What you have to do:
Each line from the beginning of the data below through the line containing "of its foot." should be repeated exactly, please.

Collected data:
********

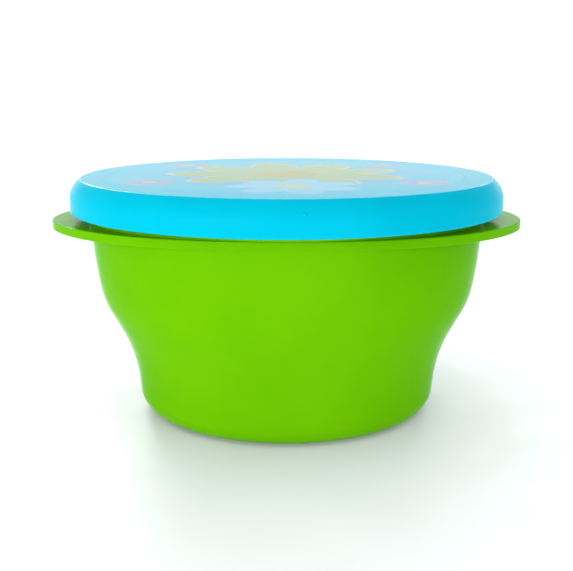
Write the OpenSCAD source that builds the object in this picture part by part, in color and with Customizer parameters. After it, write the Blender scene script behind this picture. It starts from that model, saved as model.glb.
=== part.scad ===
// Round snap lid food container: a bowl with two side tabs, a snap-on seal lid and the
// film label set into the lid's top. +Z is up, the tabs lie along X, and the origin is
// on the surface that the bowl stands on, at the middle of its foot.

/* [Bowl] */
// Radius of the flat foot, where the base corner starts
foot_r = 42; // [40:0.5:43.5]
// Outside radius of the corner between base and wall
corner_r = 7.5; // [6:0.5:9]
// Thickness of the wall
wall = 1.6; // [1.2:0.1:2]
// Thickness of the floor under the food
floor_t = 1.6; // [1.2:0.1:2.4]
// Steepest outward lean of the wall, at the waist, in degrees
waist_lean = 29; // [24:1:30]

/* [Flange and tabs] */
// Half the distance between the tips of the two tabs
tab_reach = 77; // [74:0.5:80]
// Radius of a tab's tip, seen from above
tab_tip_r = 41; // [30:1:46]
// Distance that the tips of the tabs droop below the flange's middle
tab_drop = 1.6; // [0.8:0.1:2.4]
// Height of the flange's upper face above the surface
flange_z = 65.3; // [64.9:0.1:65.8]
// Depth of the flange's turned-down edge
lip_depth = 2.8; // [2:0.1:3.6]

/* [Lid] */
// Outside radius of the lid's skirt
lid_r = 70.5; // [70.2:0.1:72]
// Height of the lid's flat top above the surface
lid_top = 77.4; // [77:0.1:79]
// Height of the skirt, from its lower edge to the lid's top
skirt_h = 10.5; // [9:0.1:10.8]
// Thickness of the lid
lid_t = 1.4; // [1.1:0.1:1.5]

/* [Label] */
// Radius of the round film label in the lid's top
label_r = 58; // [30:1:64]
// Thickness of the film, and the depth of its recess
label_t = 0.3; // [0.2:0.1:0.5]

/* [Hidden] */
$fn = 180;

// Wall, from the base corner up. Each lean is outward from vertical, in degrees.
low_lean = 6;       // draft of the lower wall
waist_r = 47;       // hollow curve into the waist
waist_run = 6.8;    // straight stretch across the waist
shoulder_r = 27;    // round curve out of the waist
high_lean = 11;     // where the shoulder passes into the upper wall
upper_r = 130;      // long curve up to the flange
top_lean = 1.5;     // upper wall, just under the flange
top_run = 1.4;      // upright stretch of wall into the flange
curved_rise = corner_r * (1 - sin(low_lean))
    + (waist_r + shoulder_r) * sin(waist_lean) - waist_r * sin(low_lean)
    + waist_run * cos(waist_lean) - shoulder_r * sin(high_lean)
    + upper_r * (sin(high_lean) - sin(top_lean));
low_run = (flange_z - top_run - curved_rise) / cos(low_lean);   // straight lower wall

// Base
foot_w = 5;         // ring that the bowl stands on
foot_h = 0.8;       // how far the base is hollowed inside that ring
gate_r = 1.6;       // mould gate mark in the middle of the base
mark_r = 9;         // round mould mark about the gate
mark_w = 0.8;
mark_h = 0.4;

// Flange
flange_t = 1.6;
flange_front = 64.2;    // its reach at the front and back, where it meets the wall
lip_t = 1.4;            // thickness of the turned-down edge
arch_r = tab_reach * tab_reach / (2 * tab_drop);    // the flange's slight arch
arch_fn = 1440;

// Upright rim that the lid closes over, and the bead round its top
rim_r = 66.8;
rim_flare_z = 69;       // where the flare from wall to rim ends
bead_r = 1;
rest_gap = 0.05;        // between the rim's top and the lid
rim_top = lid_top - lid_t - rest_gap;

// Lid
edge_r = 0.9;           // tight edge of the lid's top
edge_turn = 36;         // how far that edge turns, in degrees
shoulder_curve_r = 8;   // long curve between the tight edge and the skirt
shoulder_z = lid_top - edge_r - (shoulder_curve_r - edge_r) * cos(edge_turn);
inner_slope = 1.8;      // slope between the skirt's inside and the panel's underside
catch_proud = 1;        // lid's bead that snaps under the rim's bead
catch_z = rim_top - 2 * bead_r - 0.7;
plug_gap = 0.2;         // between the plug ring and the inside of the rim
plug_t = 1.2;
plug_h = 5;
plug_lead = 0.6;        // slope that leads the plug ring into the rim
ring_r = 54;            // stiffening ring under the lid's panel
ring_w = 1.2;
ring_h = 0.9;
dot_r = 0.9;            // small moulded dot on the skirt, just right of the front
dot_proud = 0.3;
dot_z = lid_top - 3.8;
dot_turn = 4;           // degrees round from the front

// Points of an arc about c, from angle a0 to a1.
function arc(c, r, a0, a1, n = 10) =
    [for (i = [0 : n]) let (a = a0 + (a1 - a0) * i / n) c + r * [cos(a), sin(a)]];

// Points of a wall curve that leaves p leaning a0 and ends leaning a1.
// A side of 1 bulges outward and a side of -1 is hollow.
function lean_arc(p, a0, a1, r, side, n = 10) =
    [for (i = [1 : n]) let (a = a0 + (a1 - a0) * i / n)
        p + side * r * [cos(a) - cos(a0), sin(a0) - sin(a)]];

// End of a straight stretch of wall of length l that leaves p leaning a.
function lean_line(p, a, l) = p + l * [sin(a), cos(a)];

function last(v) = v[len(v) - 1];
function reversed(v) = [for (i = [len(v) - 1 : -1 : 0]) v[i]];

// The wall's section line from the base corner to the flange, t inside its outer face.
function wall_line(t) =
    let (corner = arc([foot_r, corner_r], corner_r - t, -90, -low_lean),
         low = lean_line(last(corner), low_lean, low_run),
         waist = lean_arc(low, low_lean, waist_lean, waist_r + t, -1),
         mid = lean_line(last(waist), waist_lean, waist_run),
         shoulder = lean_arc(mid, waist_lean, high_lean, shoulder_r - t, 1),
         upper = lean_arc(last(shoulder), high_lean, top_lean, upper_r - t, 1))
    concat(corner, [low], waist, [mid], shoulder, upper);

// Section line of the rim, from the wall's outer face over the bead to its inner face.
// The inner face follows the outer one, one wall thickness away.
function rim_line() =
    let (top_r = last(wall_line(0))[0],
         flare_lean = atan((rim_r - top_r) / (rim_flare_z - flange_z)),
         inward = [-wall, wall * tan(flare_lean / 2)])
    concat([[top_r, flange_z], [rim_r, rim_flare_z], [rim_r, rim_top - 2 * bead_r]],
           arc([rim_r, rim_top - bead_r], bead_r, -90, 150, 14),
           [[rim_r - wall, rim_top - bead_r], [rim_r, rim_flare_z] + inward,
            [top_r, flange_z] + inward]);

// Oval of four tangent arcs: a is its reach in X, b its reach in Y, and tip the radius
// of its two ends.
module oval(a, b, tip) {
    tip_x = a - tip;
    side_y = (tip_x * tip_x - (b - tip) * (b - tip)) / (2 * (b - tip));
    side_r = b + side_y;
    meet_x = tip_x * side_r / (side_r - tip);
    for (s = [-1, 1]) translate([s * tip_x, 0]) circle(r = tip);
    intersection() {
        translate([0, -side_y]) circle(r = side_r);
        translate([0, side_y]) circle(r = side_r);
        square([2 * meet_x, 2 * b], center = true);
    }
}

module bowl_shell() {
    rotate_extrude() polygon(concat([[0, 0]], wall_line(0), rim_line(),
        reversed(wall_line(wall)), [[0, floor_t]]));
}

// The floor rises over the hollow of the base, so that it keeps its thickness.
module floor_rise() {
    cylinder(r1 = foot_r - foot_w + 1, r2 = foot_r - foot_w, h = floor_t + foot_h);
}

module base_hollow() {
    mark_bottom = foot_h - mark_h;
    difference() {
        translate([0, 0, -1]) cylinder(r = foot_r - foot_w, h = foot_h + 1);
        translate([0, 0, mark_bottom]) cylinder(r = gate_r, h = mark_h);
        translate([0, 0, mark_bottom]) difference() {
            cylinder(r = mark_r, h = mark_h);
            translate([0, 0, -1]) cylinder(r = mark_r - mark_w, h = mark_h + 2);
        }
    }
}

// One layer of the arched flange, with its underside h below the upper face. The
// wall's inside is kept clear.
module flange_layer(h) {
    inside = last(wall_line(0))[0] - wall / 2;
    intersection() {
        linear_extrude(flange_z + 1) difference() {
            children();
            circle(r = inside);
        }
        translate([0, 0, flange_z - arch_r]) rotate([90, 0, 0]) difference() {
            cylinder(r = arch_r, h = 2 * lid_r, center = true, $fn = arch_fn);
            cylinder(r = arch_r - h, h = 2 * lid_r + 2, center = true, $fn = arch_fn);
        }
    }
}

module flange() {
    flange_layer(flange_t) oval(tab_reach, flange_front, tab_tip_r);
    flange_layer(lip_depth) difference() {
        oval(tab_reach, flange_front, tab_tip_r);
        oval(tab_reach - lip_t, flange_front - lip_t, tab_tip_r - lip_t);
    }
}

module bowl() {
    color([0.42, 0.79, 0.05]) difference() {
        union() {
            bowl_shell();
            floor_rise();
            flange();
        }
        base_hollow();
    }
}

// The lid's outer section line, from the middle of its top over the shoulder to the
// skirt. The tight edge, the shoulder curve and the skirt run into each other.
function lid_outside() =
    let (rest = 90 - edge_turn,
         shoulder_x = lid_r - shoulder_curve_r,
         edge_x = shoulder_x + (shoulder_curve_r - edge_r) * sin(edge_turn))
    concat([[0, lid_top]], arc([edge_x, lid_top - edge_r], edge_r, 90, rest, 6),
           arc([shoulder_x, shoulder_z], shoulder_curve_r, rest, 0));

module lid_shell() {
    low = lid_top - skirt_h;
    under = lid_top - lid_t;
    skirt_in = lid_r - lid_t;
    catch_in = skirt_in - catch_proud;
    rotate_extrude() polygon(concat(lid_outside(),
        arc([lid_r - lid_t / 2, low + lid_t / 2], lid_t / 2, 0, -180, 8),
        [[skirt_in, catch_z - 1], [catch_in, catch_z - 0.4], [catch_in, catch_z + 0.1],
         [skirt_in, catch_z + 0.6], [skirt_in, under - inner_slope],
         [skirt_in - inner_slope, under], [0, under]]));
}

module plug_ring() {
    outer = rim_r - wall - plug_gap;
    inner = outer - plug_t;
    under = lid_top - lid_t;
    rotate_extrude() polygon([[outer, under + 0.1], [outer, under - plug_h + 1.5],
        [outer - plug_lead, under - plug_h], [inner, under - plug_h],
        [inner, under + 0.1]]);
}

module panel_ring() {
    rotate_extrude() translate([ring_r - ring_w / 2, lid_top - lid_t - ring_h])
        square([ring_w, ring_h + 0.1]);
}

module skirt_dot() {
    above = dot_z - shoulder_z;
    face_r = lid_r - shoulder_curve_r + sqrt(shoulder_curve_r * shoulder_curve_r - above * above);
    rotate(dot_turn) translate([0, dot_r - dot_proud - face_r, dot_z]) sphere(r = dot_r);
}

module snap_lid() {
    color([0.06, 0.78, 0.93]) difference() {
        union() {
            lid_shell();
            plug_ring();
            panel_ring();
            skirt_dot();
        }
        translate([0, 0, lid_top - label_t]) cylinder(r = label_r, h = label_t + 1);
    }
}

module lid_label() {
    color([0.95, 0.88, 0.4]) translate([0, 0, lid_top - label_t])
        cylinder(r = label_r, h = label_t);
}

bowl();
snap_lid();
lid_label();
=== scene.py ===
import math

import bmesh
import bpy
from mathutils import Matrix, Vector


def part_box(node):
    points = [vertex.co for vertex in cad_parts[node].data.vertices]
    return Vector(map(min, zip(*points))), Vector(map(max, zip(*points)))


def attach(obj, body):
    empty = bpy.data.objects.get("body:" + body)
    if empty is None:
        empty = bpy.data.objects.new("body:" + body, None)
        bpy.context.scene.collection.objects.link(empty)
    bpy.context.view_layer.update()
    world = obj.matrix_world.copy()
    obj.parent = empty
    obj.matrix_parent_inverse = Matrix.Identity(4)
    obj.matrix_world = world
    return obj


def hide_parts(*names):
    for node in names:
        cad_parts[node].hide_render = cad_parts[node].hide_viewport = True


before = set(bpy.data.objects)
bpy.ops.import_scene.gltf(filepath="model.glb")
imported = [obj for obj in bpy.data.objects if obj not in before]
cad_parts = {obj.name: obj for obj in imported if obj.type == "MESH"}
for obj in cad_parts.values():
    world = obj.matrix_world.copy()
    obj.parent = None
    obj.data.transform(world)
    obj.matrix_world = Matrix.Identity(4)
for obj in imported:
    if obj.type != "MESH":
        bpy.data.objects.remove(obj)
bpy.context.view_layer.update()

MM = 0.001

# The bowl's and the lid's heights and reaches, read from the frame.
bowl_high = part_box("bowl")[1]
lid_low, lid_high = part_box("snap_lid")
label_low, label_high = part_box("lid_label")
TAB_REACH = bowl_high.x
RIM_TOP = bowl_high.z
LID_TOP = lid_high.z
LID_R = lid_high.x
SKIRT_LOW = lid_low.z
LABEL_R = label_high.x
LABEL_T = label_high.z - label_low.z


# --- Camera ------------------------------------------------------------------------

CAMERA_DISTANCE = 0.344
CAMERA_ELEVATION = math.radians(11.8)
CAMERA_LENS = 64.0
AIM = Vector((0.0, 0.0, 0.040))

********

Written solution:
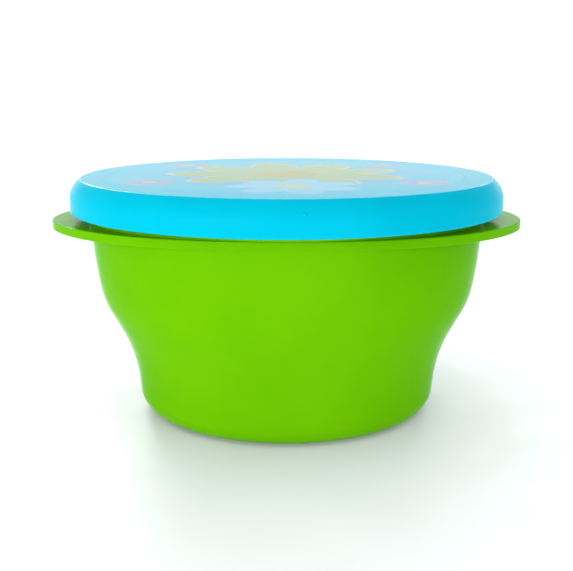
Write the OpenSCAD source that builds the object in this picture part by part, in color and with Customizer parameters. After it, write the Blender scene script behind this picture. It starts from that model, saved as model.glb.
=== part.scad ===
// Round snap lid food container: a bowl with two side tabs, a snap-on seal lid and the
// film label set into the lid's top. +Z is up, the tabs lie along X, and the origin is
// on the surface that the bowl stands on, at the middle of its foot.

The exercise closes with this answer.